# Webfolio Platforms/Templates, Any Recommendations?



## ScottPreston (Jan 15, 2014)

Hellooo Photoforum, 

I'm working on a creating a basic online portfolio for the photographs I've taken and accumulated. Since I dont have that much material at this point I'm looking for a free, and minimalistic platform/template that can display album images with sliders. The other important thing is that I need to have a page dedicated to news articles I've published, so I need to be able to upload and display PDF's. I've spent quite a few days now experimenting with different sites and figuring out the formatting only to run into problem after problem. _AllYou _has the right feel to it but I find uploading the images desaturates them pretty badly. Can any of you recommend a site and/or template that matches the description? (Also, I'm sorry if this is not the correct category for this post). 

Thanks everyone,


----------



## Brand000n (Jan 21, 2014)

Have you looked into 500px? I just recently started a portfolio there and have been pretty satisfied with what they offer.

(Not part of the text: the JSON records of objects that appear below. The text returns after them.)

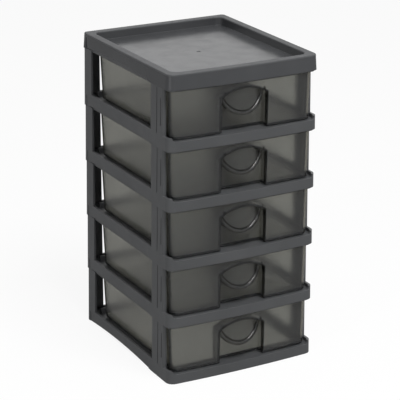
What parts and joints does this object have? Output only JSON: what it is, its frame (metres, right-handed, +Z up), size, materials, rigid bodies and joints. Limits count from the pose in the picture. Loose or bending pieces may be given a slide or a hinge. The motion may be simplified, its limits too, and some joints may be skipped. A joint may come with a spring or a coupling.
{
  "type": "drawer tower",
  "caption": "Desktop tower of small see-through sliding drawers in stacked open plastic frames under a tray-topped lid, for sorting craft parts.",
  "frame": {"origin": "middle of the tower's footprint, on the surface that it stands on", "axes": "+Z up, -Y towards the drawer fronts, +X to the right as seen from the front"},
  "size_m": [0.182, 0.21, 0.347],
  "materials": {
    "charcoal_frame": "satin moulded charcoal polypropylene",
    "charcoal_lid": "satin moulded charcoal polypropylene",
    "smoky_drawer": "smoky translucent moulded polystyrene"
  },
  "bodies": {
    "tower": {"bottom_frame": "charcoal_frame", "lower_frame": "charcoal_frame", "middle_frame": "charcoal_frame", "upper_frame": "charcoal_frame", "top_frame": "charcoal_frame", "lid": "charcoal_lid"},
    "bottom_drawer": {"bottom_drawer": "smoky_drawer"},
    "lower_drawer": {"lower_drawer": "smoky_drawer"},
    "middle_drawer": {"middle_drawer": "smoky_drawer"},
    "upper_drawer": {"upper_drawer": "smoky_drawer"},
    "top_drawer": {"top_drawer": "smoky_drawer"}
  },
  "joints": [
    {"name": "bottom_drawer_slide", "type": "slide", "parent": "tower", "child": "bottom_drawer", "axis": [0, -1, 0], "range_m": [0, 0.145]},
    {"name": "lower_drawer_slide", "type": "slide", "parent": "tower", "child": "lower_drawer", "axis": [0, -1, 0], "range_m": [0, 0.145]},
    {"name": "middle_drawer_slide", "type": "slide", "parent": "tower", "child": "middle_drawer", "axis": [0, -1, 0], "range_m": [0, 0.145]},
    {"name": "upper_drawer_slide", "type": "slide", "parent": "tower", "child": "upper_drawer", "axis": [0, -1, 0], "range_m": [0, 0.145]},
    {"name": "top_drawer_slide", "type": "slide", "parent": "tower", "child": "top_drawer", "axis": [0, -1, 0], "range_m": [0, 0.145]}
  ]
}
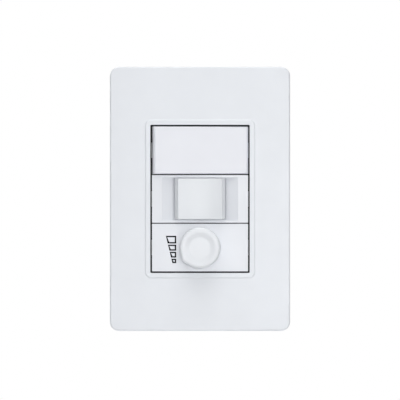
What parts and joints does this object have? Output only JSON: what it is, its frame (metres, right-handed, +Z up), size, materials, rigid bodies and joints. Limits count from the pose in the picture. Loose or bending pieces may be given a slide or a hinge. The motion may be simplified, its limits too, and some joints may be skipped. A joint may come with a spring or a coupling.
{
  "type": "dimmer wall switch",
  "caption": "White wall plate holding a wide rocker switch, a horizontal slide key and a rotary dimmer knob with printed level marks.",
  "frame": {"origin": "on the wall plane, at the middle of the line between the two box screws", "axes": "+Z up the wall along the plate's long side, +Y into the wall, so the controls face -Y, +X to the right as seen from the room"},
  "size_m": [0.0818, 0.0452, 0.12],
  "materials": {
    "plate_white": "semi-gloss moulded ABS",
    "rocker_white": "semi-gloss moulded ABS",
    "fascia_white": "semi-gloss moulded ABS",
    "slide_white": "satin moulded ABS",
    "knob_white": "satin moulded ABS",
    "frame_plastic": "fine-textured polycarbonate",
    "housing_plastic": "matt glass-filled nylon",
    "natural_nylon": "matt natural nylon",
    "grey_acetal": "smooth acetal",
    "mark_ink": "matt printed ink",
    "zinc_steel": "bright zinc plated",
    "spring_steel": "drawn spring wire",
    "brass": "turned brass",
    "copper": "rolled copper",
    "silver_alloy": "silver alloy contact",
    "aluminium": "rolled aluminium sheet",
    "die_cast": "zinc die casting",
    "phenolic": "pressed phenolic board",
    "carbon_track": "printed carbon film",
    "circuit_green": "glass epoxy with solder mask",
    "black_epoxy": "moulded epoxy",
    "ferrite": "coated iron powder",
    "enamel_wire": "enamelled copper wire",
    "yellow_case": "moulded capacitor case",
    "green_film": "dipped film capacitor",
    "resistor_body": "lacquered ceramic body",
    "diac_glass": "sealed glass body"
  },
  "bodies": {
    "base": {"support_frame": "frame_plastic", "box_screws": "zinc_steel", "switch_frame": "fascia_white", "switch_base": "housing_plastic", "load_strip": "brass", "fixed_contact": "silver_alloy", "common_bracket": "brass", "switch_clamps": "brass", "switch_clamp_screws": "zinc_steel", "slide_fascia": "fascia_white", "slide_base": "housing_plastic", "contact_board": "phenolic", "slide_common_rail": "brass", "slide_left_pad": "brass", "slide_right_pad": "brass", "detent_spring": "spring_steel", "slide_clamps": "brass", "slide_clamp_screws": "zinc_steel", "pot_bushing": "die_cast", "pot_nut": "zinc_steel", "pot_washer": "zinc_steel", "pot_wafer": "phenolic", "pot_track": "carbon_track", "pot_can": "zinc_steel", "pot_lugs": "zinc_steel", "dimmer_fascia": "fascia_white", "level_marks": "mark_ink", "dimmer_base": "housing_plastic", "heatsink_plate": "aluminium", "triac": "black_epoxy", "triac_screw": "zinc_steel", "circuit_board": "circuit_green", "choke_core": "ferrite", "choke_winding": "enamel_wire", "suppression_capacitor": "yellow_case", "timing_capacitor": "green_film", "resistors": "resistor_body", "diac": "diac_glass", "dimmer_clamps": "brass", "dimmer_clamp_screws": "zinc_steel"},
    "cover": {"cover_plate": "plate_white"},
    "rocker": {"rocker_key": "rocker_white", "rocker_cradle": "natural_nylon", "rocker_spring": "spring_steel", "rocker_plunger": "grey_acetal"},
    "lever": {"contact_lever": "copper", "lever_contact": "silver_alloy"},
    "slider": {"slide_key": "slide_white", "slide_carriage": "grey_acetal", "slide_bridge": "copper", "bridge_springs": "spring_steel"},
    "knob": {"dimmer_knob": "knob_white", "knob_clip": "spring_steel", "pot_shaft": "aluminium", "pot_rotor": "natural_nylon", "pot_wiper": "copper"}
  },
  "joints": [
    {"name": "plate_snap", "type": "slide", "parent": "base", "child": "cover", "axis": [0, -1, 0], "range_m": [0, 0.012]},
    {"name": "rocker_tilt", "type": "hinge", "parent": "base", "child": "rocker", "pos_m": [0, -0.0046, 0.0221], "axis": [0, 0, 1], "range_deg": [-9, 0]},
    {"name": "lever_tilt", "type": "hinge", "parent": "base", "child": "lever", "pos_m": [0, 0.01065, 0.0221], "axis": [0, 0, 1], "range_deg": [0, 12]},
    {"name": "slide_travel", "type": "slide", "parent": "base", "child": "slider", "axis": [1, 0, 0], "range_m": [-0.0044, 0.0044], "deforming": ["detent_spring"]},
    {"name": "knob_turn", "type": "hinge", "parent": "base", "child": "knob", "pos_m": [0, -0.0142, -0.0221], "axis": [0, 1, 0], "range_deg": [-8, 262]}
  ],
  "couplings": [
    {"joint": "lever_tilt", "follows": "rocker_tilt", "ratio": -1.3333}
  ]
}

Sent from my SPH-L710 using Tapatalk


----------



## xj0hnx (Jan 22, 2014)

Yea, 500px has a nice, simple layout, and doesn't mess with pictures too bad, at least that I can tell.


----------



## remylebeau (Jan 23, 2014)

I built all my sites with wordpress platform. Check out Portfolio | ThemeForest for the selection of photography portfolio themes. There are so many, very well priced and extremely adaptable.


----------